Pleased with the notice in this category, Cowdery said, "It's one thing to have a lead and do well with it, but it's more difficult — yet more rewarding — to have multiple people pull together and be a unit. We loved the show and, whether we win or not, we'll always have the experience."

"I FEEL really excited that my friends and I are getting recognized for our work and something we had a lot of fun doing," added Jones. "I think we have a good chance of winning."

Stenger said she's "mostly just happy that the critics saw all the work we put into it.

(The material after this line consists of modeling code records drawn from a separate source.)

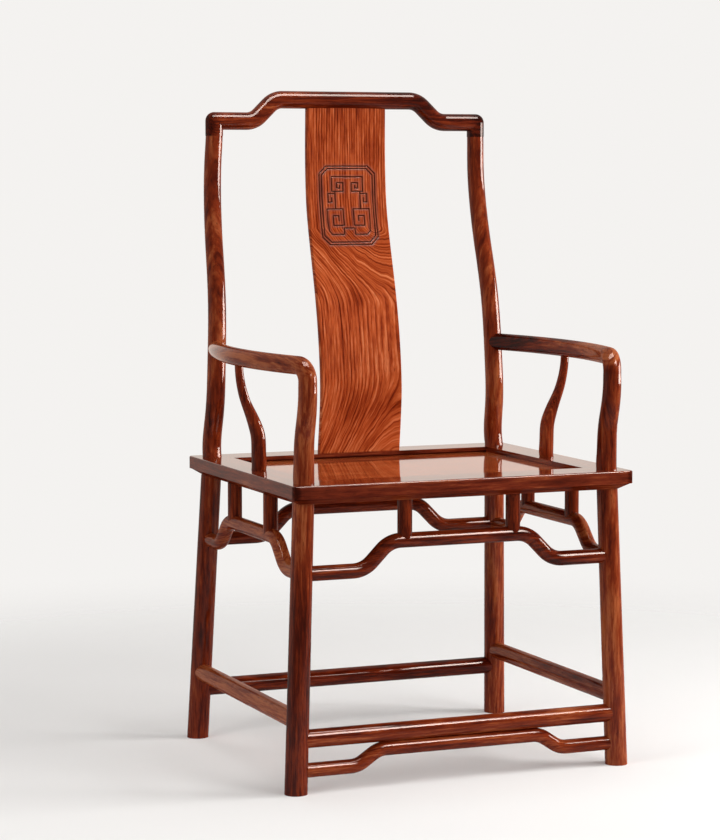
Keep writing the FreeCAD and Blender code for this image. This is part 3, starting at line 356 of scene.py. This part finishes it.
seat_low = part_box("seat_front_rail")[0]
seat_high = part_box("seat_rear_rail")[1]
frame_half = (seat_high.y - seat_low.y) / 2
opening_half = Vector((seat_high.x - SIDE_RAIL, frame_half - (FRONT_RAIL + REAR_RAIL) / 2))
opening_middle = (0, seat_low.y + FRONT_RAIL + opening_half.y, seat_high.z)
frame_middle = (0, seat_low.y + frame_half, seat_high.z)
for part, axis, heart in (
    ("front", "X", (0.06, 0.02)), ("rear", "X", (-0.07, 0.03)),
    ("left", "Y", (0.05, 0.03)), ("right", "Y", (-0.06, 0.02)),
):
    seed += 1
    finish = Finish(f"seat_{part}_rosewood")
    reach, aside, along = grain(finish, f"seat_{part}_rail", axis, heart, seed)
    x, y, z = finish.place(opening_middle)
    frame_y = finish.place(frame_middle)[1]
    outward = (abs(x) - opening_half.x).most(abs(y) - opening_half.y)
    edge = 1 - outward.rise(ARRIS * 0.5, ARRIS)
    joint_shadow = 1 - z.rise(-SHADOW_GAP_DEPTH - SHADOW_GAP_BLUR, -SHADOW_GAP_DEPTH)
    arris_shade = edge * z.rise(-ARRIS, -ARRIS * 0.5).most(joint_shadow)
    up = finish.facing_up()
    upright = 1 - up.rise(*UPRIGHT)
    corner = upright * abs(x).rise(seat_high.x - CORNER, seat_high.x - CORNER * 0.4)
    corner = corner * abs(frame_y).rise(frame_half - CORNER, frame_half - CORNER * 0.4)
    tone = figure(finish, reach, aside, along, seed, ring=0.006) - 0.04
    # Painted shade darkens the edge over the panel, the shadow gap where the panel meets it and the inner
    # faces above the panel, and the rounded outer corners are painted darker
    tone = tone - arris_shade * 0.45 - corner * 0.35 - edge * upright * 0.22
    # The top is polished brightest, the undercut below stays dull, and the painted shade at the edge and
    # the corners loses most of its gloss
    gloss = 0.05 + up.rise(*UNDERCUT) * 0.4 + up.rise(*LEVEL) * 0.5
    gloss = gloss * (1 - arris_shade * 0.9) * (1 - corner * 0.6)
    vessels = pores(finish, reach, aside, along, seed)
    lacquer(finish, rosewood(finish, tone, vessels, SEAT_WOOD), tone, vessels, gloss)
    dress(f"seat_{part}_rail", finish)


# Seat panel and battens
# A thin board floats in a groove of the frame, a little below its top, with two battens keyed into
# its underside. The board's grain runs across the chair and shows broad red and brown figure.

PANEL_WOOD = {
    "ink": (0.075, 0.0100, 0.0034), "dark": (0.19, 0.028, 0.0075),
    "body": (0.36, 0.070, 0.0175), "light": (0.52, 0.15, 0.05),
}
PANEL_SEED = 31

stick("seat_panel", "X", (0.13, 0.04), PANEL_SEED, gloss=0.95, wood=PANEL_WOOD, ring=0.008)
for side in SIDES:
    seed += 1
    stick(f"seat_batten_{side}", "Y", (0.03, 0.04), seed)


# Arms and arm struts
# Bowed round arms run from the rear posts and turn down onto the front posts in a pipe joint. An
# S-curved strut, thick at the seat and thin at the top, carries each arm in the middle.

JOINT_HEIGHT = 0.6554
TURN = 0.03
# How far back from its front end an arm comes to its glossier rear part
REAR_PART = (0.2, 0.4)

for side, heart, shade, climb, rear_gloss, strut_shade in (
    ("left", (0.04, 0.04), 0.3, -0.05, 0.55, -0.18),
    ("right", (-0.04, 0.04), 0.3, -0.62, 0.0, 0.02),
):
    seed += 1
    name = f"armrest_{side}"
    finish = Finish(f"{name}_rosewood")
    tone, vessels = sawn(finish, name, "Y", heart, seed, shade=shade, climb=climb, streak=1.8)
    # Where the arm turns down it takes up the figure of the post below
    post = f"front_post_{side}"
    post_tone, post_vessels = sawn(finish, post, "Z", bow=POST_BOW, **POSTS[post])
    back, above = finish.place((0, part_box(name)[0].y, JOINT_HEIGHT))[1:]
    turned = (1 - above.rise(0, TURN)) * (1 - back.rise(TURN * 1.5, TURN * 2.5))
    tone = tone + (post_tone - tone) * turned
    vessels = vessels + (post_vessels - vessels) * turned
    gloss = 0.22 + back.rise(*REAR_PART) * rear_gloss
    lacquer(finish, rosewood(finish, tone, vessels, DARK_WOOD), tone, vessels, gloss, dull=0.1)
    dress(name, finish)
    stick(f"arm_strut_{side}", "Z", (0.03, 0.03), seed + 0.5, shade=strut_shade)


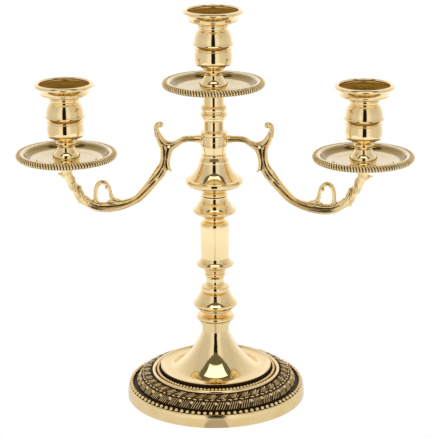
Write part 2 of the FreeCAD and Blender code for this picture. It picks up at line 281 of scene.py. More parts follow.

And to be rewarded for having that much fun with Jade and Sarah is cool."

Another prestigious nomination went to Stephen Hatch, who portrayed Macbeth, for Lead Actor in a Play. "We pick shows based on our talent pool and who we are," said Pafumi. "And [he] had the intelligence, energy, passion, the look and the combatant skills for this part. It's also a daunting task to play the lead in a role that's so famous — you're judged by 400 years of history — and this is an extremely worthy nomination."

Hatch said he's honored just to get nominated. "My first Cappies show was 'Fiddler,' and I saw all the nominees on stage and it looked so awesome," he said. "I wanted to be there, too, and now I am." As for winning, he said, "I have as good a chance as anyone; we'll just have to see what happens."

Proud of all his theater students, Pafumi said nothing in their program is fluff — everything is substance. And, he added, they didn't perform so well for the awards, but because of their "passion for the arts and love of theater and community."